Work to complete: Repeat verbatim only the lines from the opening of the material below through the one that contains "node tree, with".
## start Data segment
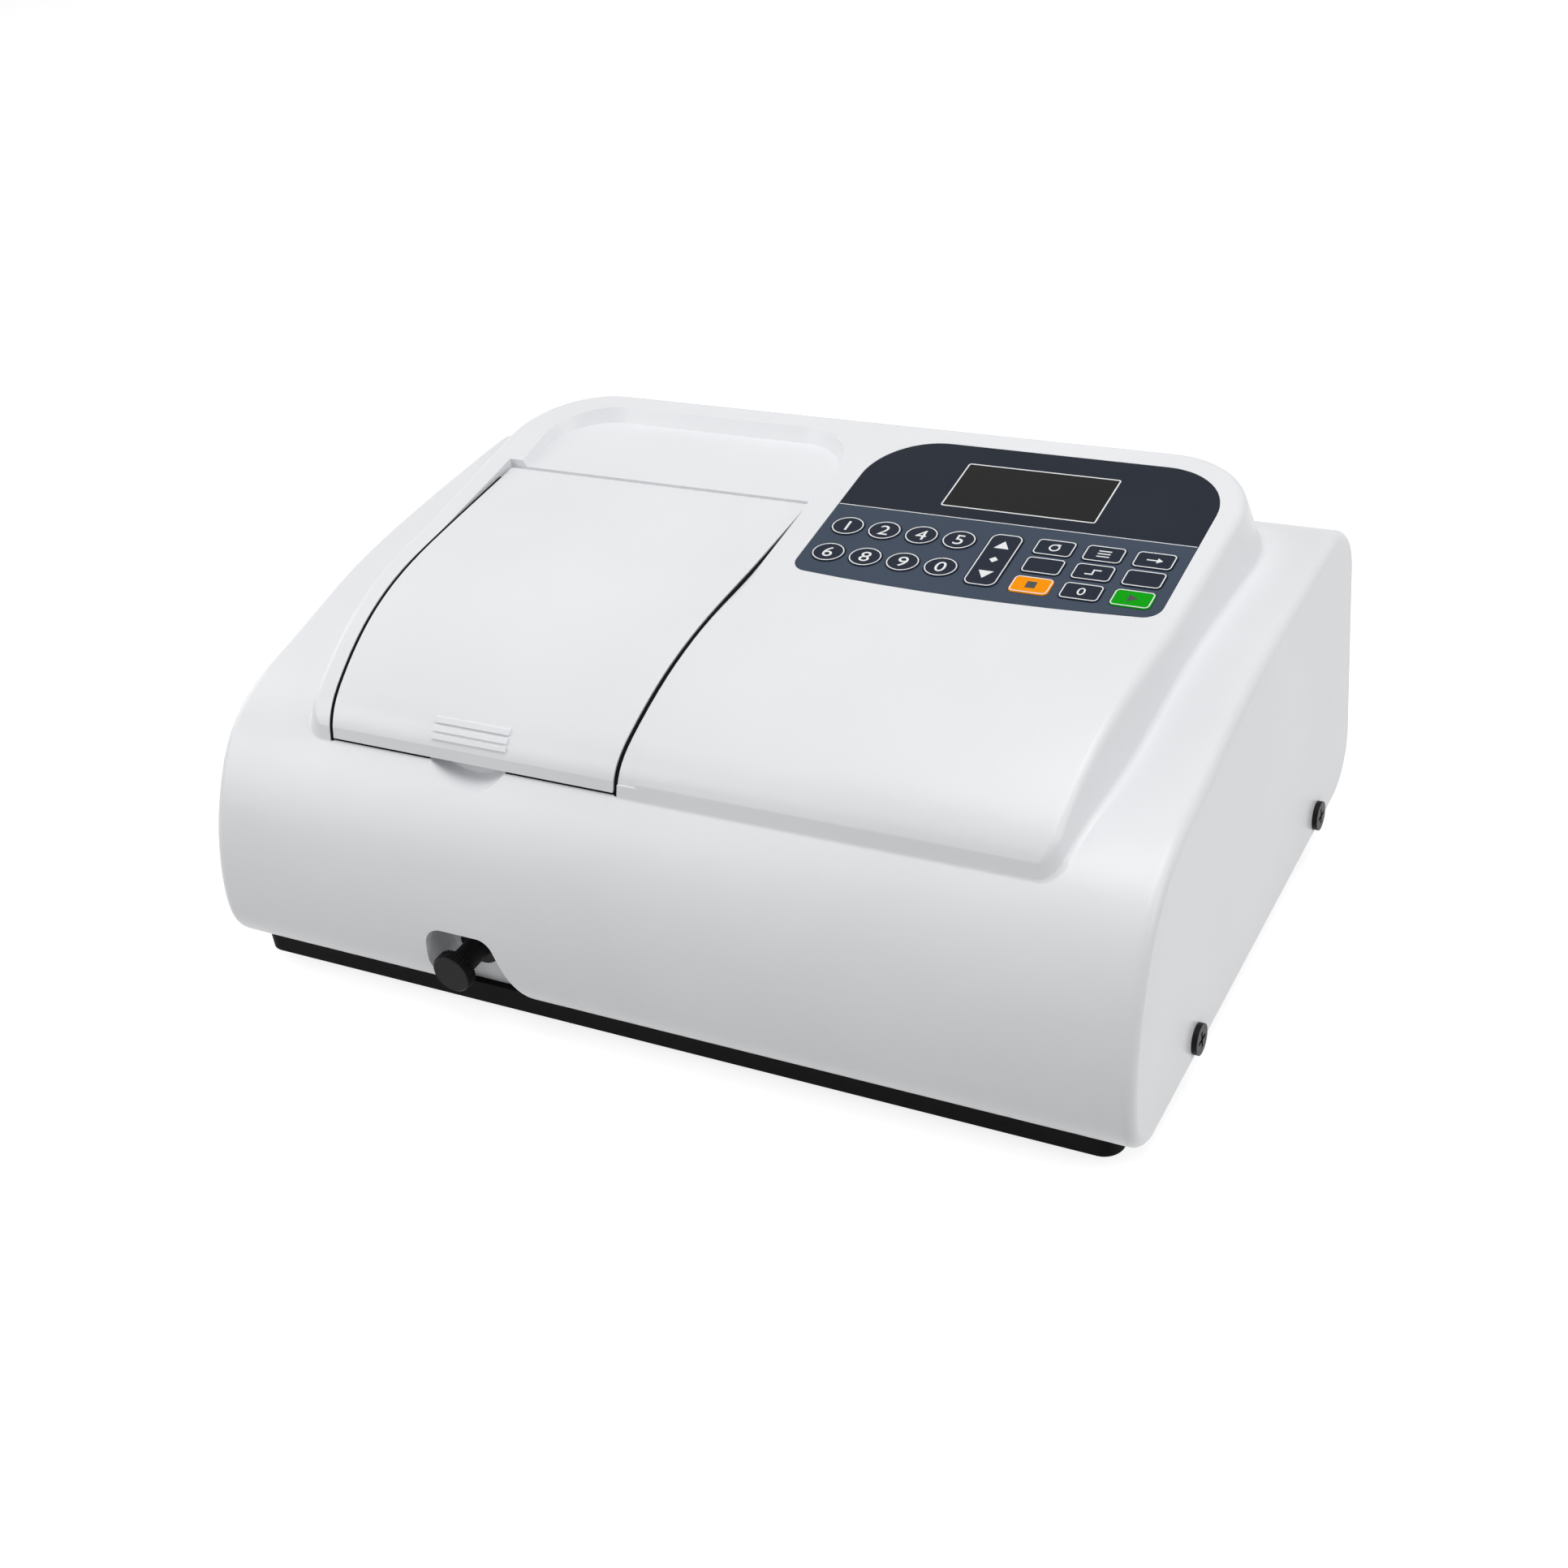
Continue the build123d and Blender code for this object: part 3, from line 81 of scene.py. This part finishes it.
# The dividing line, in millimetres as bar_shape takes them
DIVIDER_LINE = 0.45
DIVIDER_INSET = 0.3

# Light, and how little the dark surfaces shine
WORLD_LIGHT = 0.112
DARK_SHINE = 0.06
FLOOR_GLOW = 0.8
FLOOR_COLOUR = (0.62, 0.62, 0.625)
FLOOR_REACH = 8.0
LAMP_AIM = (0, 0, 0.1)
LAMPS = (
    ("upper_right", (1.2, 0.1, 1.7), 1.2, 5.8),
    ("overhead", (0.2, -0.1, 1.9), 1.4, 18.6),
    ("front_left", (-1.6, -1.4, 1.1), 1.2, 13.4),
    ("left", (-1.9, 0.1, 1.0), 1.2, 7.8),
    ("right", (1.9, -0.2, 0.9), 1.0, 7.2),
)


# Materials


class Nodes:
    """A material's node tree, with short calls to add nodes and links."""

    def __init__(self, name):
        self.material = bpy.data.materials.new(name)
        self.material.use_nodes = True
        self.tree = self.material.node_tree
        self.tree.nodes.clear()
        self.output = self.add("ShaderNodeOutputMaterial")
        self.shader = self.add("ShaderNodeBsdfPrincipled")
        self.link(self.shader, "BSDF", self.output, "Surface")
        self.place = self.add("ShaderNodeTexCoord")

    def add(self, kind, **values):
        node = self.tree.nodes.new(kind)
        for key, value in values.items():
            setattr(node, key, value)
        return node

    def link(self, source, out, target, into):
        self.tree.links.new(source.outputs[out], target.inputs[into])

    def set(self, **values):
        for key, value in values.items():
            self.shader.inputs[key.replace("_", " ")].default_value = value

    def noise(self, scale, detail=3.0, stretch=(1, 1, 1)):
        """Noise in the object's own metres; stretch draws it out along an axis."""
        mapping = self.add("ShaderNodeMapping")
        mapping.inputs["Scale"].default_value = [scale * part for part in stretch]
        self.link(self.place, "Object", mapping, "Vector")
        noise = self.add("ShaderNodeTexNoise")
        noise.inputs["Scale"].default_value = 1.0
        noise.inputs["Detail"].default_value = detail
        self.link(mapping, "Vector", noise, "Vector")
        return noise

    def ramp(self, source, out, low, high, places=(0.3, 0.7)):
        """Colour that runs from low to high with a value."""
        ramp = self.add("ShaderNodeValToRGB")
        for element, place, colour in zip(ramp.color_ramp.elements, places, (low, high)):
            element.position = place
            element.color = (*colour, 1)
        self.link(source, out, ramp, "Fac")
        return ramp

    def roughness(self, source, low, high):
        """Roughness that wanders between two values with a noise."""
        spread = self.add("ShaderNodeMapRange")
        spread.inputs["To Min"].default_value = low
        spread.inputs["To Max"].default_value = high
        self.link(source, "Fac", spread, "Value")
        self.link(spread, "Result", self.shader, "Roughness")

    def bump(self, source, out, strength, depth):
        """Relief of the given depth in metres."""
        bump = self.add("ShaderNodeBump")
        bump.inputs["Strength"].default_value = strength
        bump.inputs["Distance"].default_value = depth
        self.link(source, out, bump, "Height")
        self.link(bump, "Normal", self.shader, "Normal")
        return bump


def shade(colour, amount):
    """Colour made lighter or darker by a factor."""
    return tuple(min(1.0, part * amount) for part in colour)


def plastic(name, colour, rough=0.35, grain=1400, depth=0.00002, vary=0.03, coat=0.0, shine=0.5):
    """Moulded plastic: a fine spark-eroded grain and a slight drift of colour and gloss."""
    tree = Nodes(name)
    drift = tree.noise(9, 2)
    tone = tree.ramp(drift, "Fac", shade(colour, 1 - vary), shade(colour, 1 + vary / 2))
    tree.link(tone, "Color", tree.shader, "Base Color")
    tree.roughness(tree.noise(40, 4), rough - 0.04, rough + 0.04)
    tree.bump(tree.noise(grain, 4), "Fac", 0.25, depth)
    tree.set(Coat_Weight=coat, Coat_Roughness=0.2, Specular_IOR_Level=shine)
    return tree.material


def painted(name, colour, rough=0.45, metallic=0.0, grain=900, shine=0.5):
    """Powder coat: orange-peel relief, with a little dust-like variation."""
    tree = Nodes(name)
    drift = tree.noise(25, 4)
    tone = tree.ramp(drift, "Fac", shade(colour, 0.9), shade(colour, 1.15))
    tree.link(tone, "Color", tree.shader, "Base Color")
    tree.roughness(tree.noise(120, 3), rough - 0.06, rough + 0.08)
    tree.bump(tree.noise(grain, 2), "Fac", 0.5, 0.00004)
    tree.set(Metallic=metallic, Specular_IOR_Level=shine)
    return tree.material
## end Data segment
Written answer:
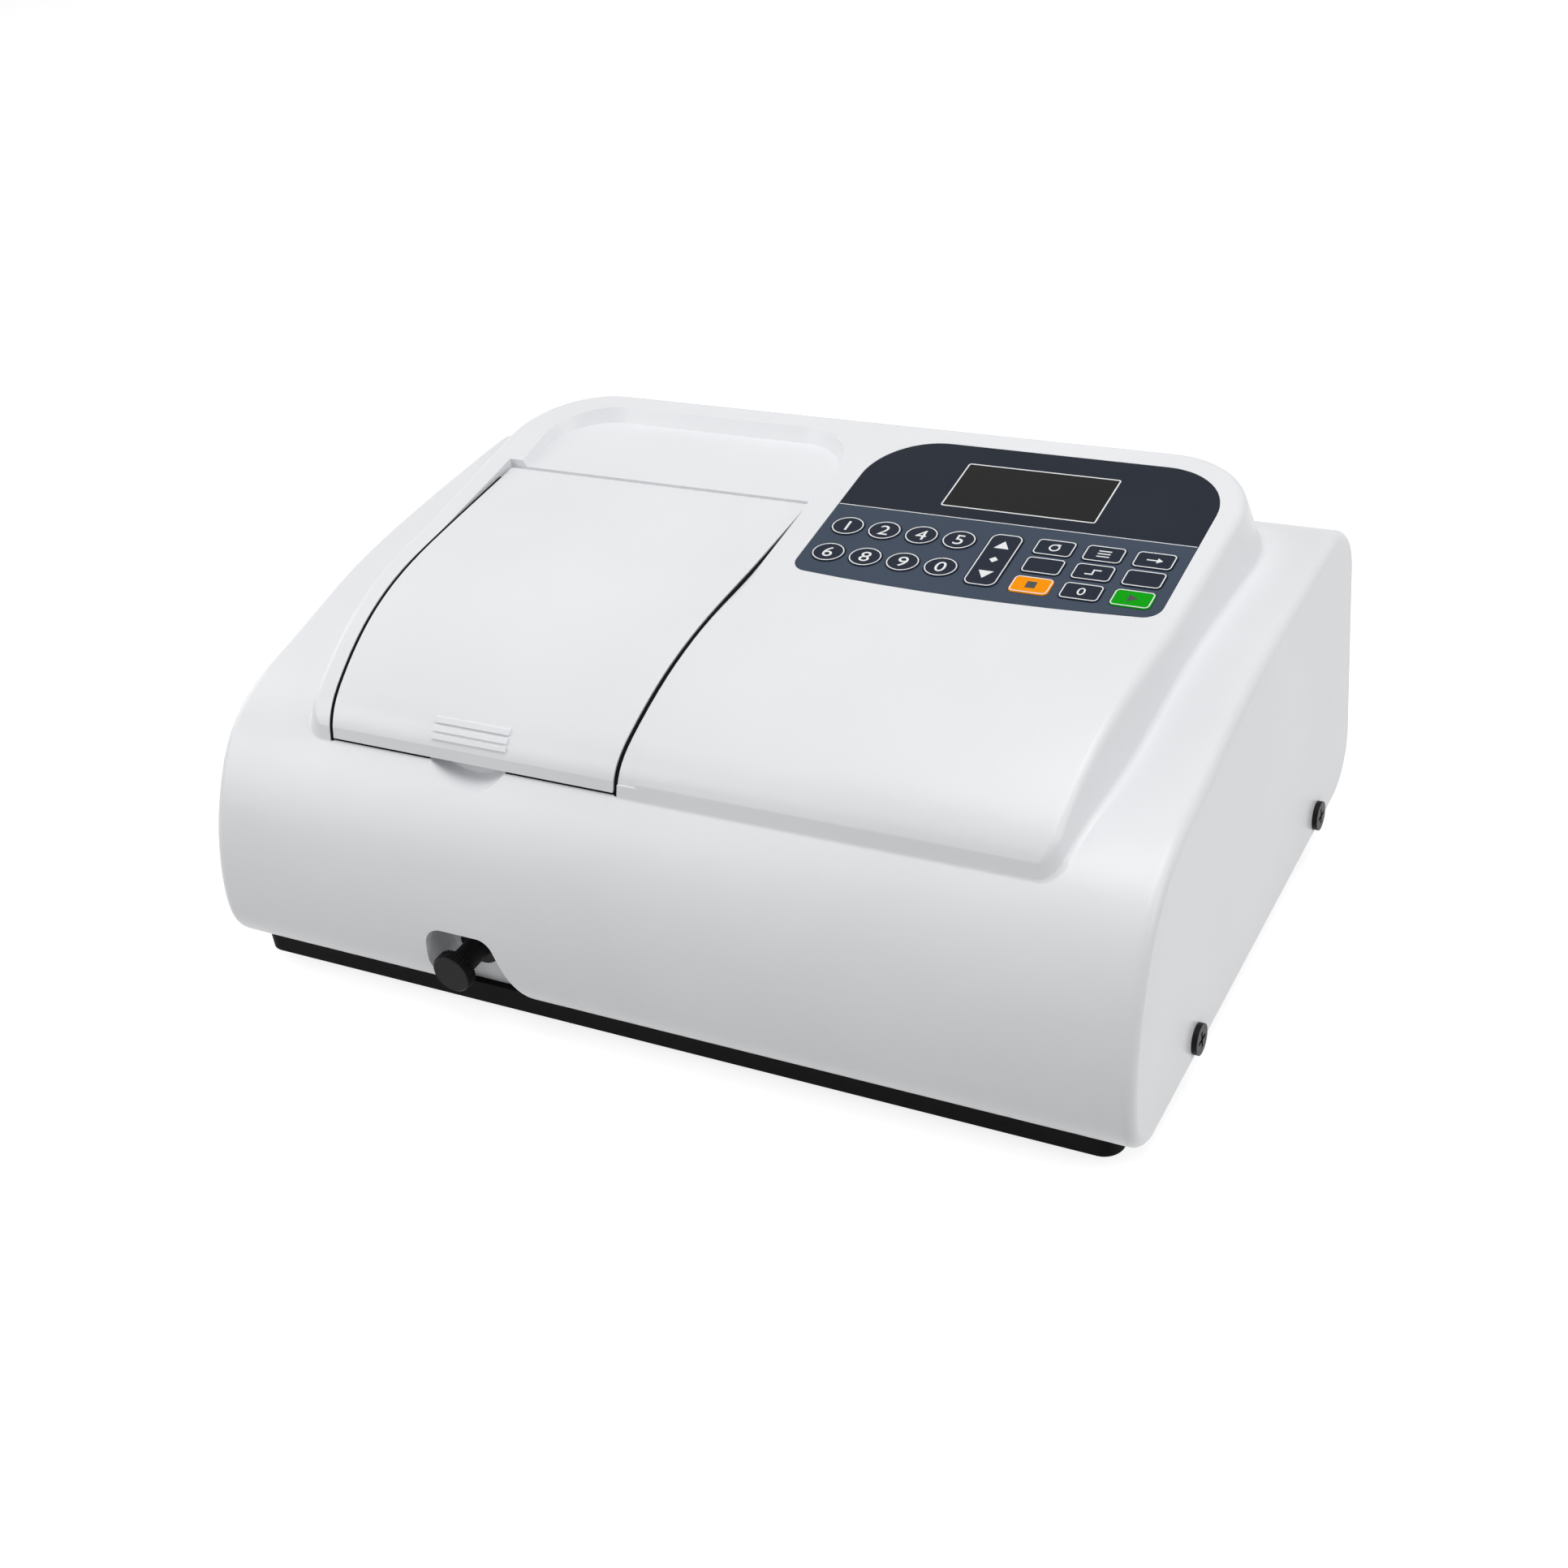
Continue the build123d and Blender code for this object: part 3, from line 81 of scene.py. This part finishes it.
# The dividing line, in millimetres as bar_shape takes them
DIVIDER_LINE = 0.45
DIVIDER_INSET = 0.3

# Light, and how little the dark surfaces shine
WORLD_LIGHT = 0.112
DARK_SHINE = 0.06
FLOOR_GLOW = 0.8
FLOOR_COLOUR = (0.62, 0.62, 0.625)
FLOOR_REACH = 8.0
LAMP_AIM = (0, 0, 0.1)
LAMPS = (
    ("upper_right", (1.2, 0.1, 1.7), 1.2, 5.8),
    ("overhead", (0.2, -0.1, 1.9), 1.4, 18.6),
    ("front_left", (-1.6, -1.4, 1.1), 1.2, 13.4),
    ("left", (-1.9, 0.1, 1.0), 1.2, 7.8),
    ("right", (1.9, -0.2, 0.9), 1.0, 7.2),
)


# Materials


class Nodes:
    """A material's node tree, with short calls to add nodes and links."""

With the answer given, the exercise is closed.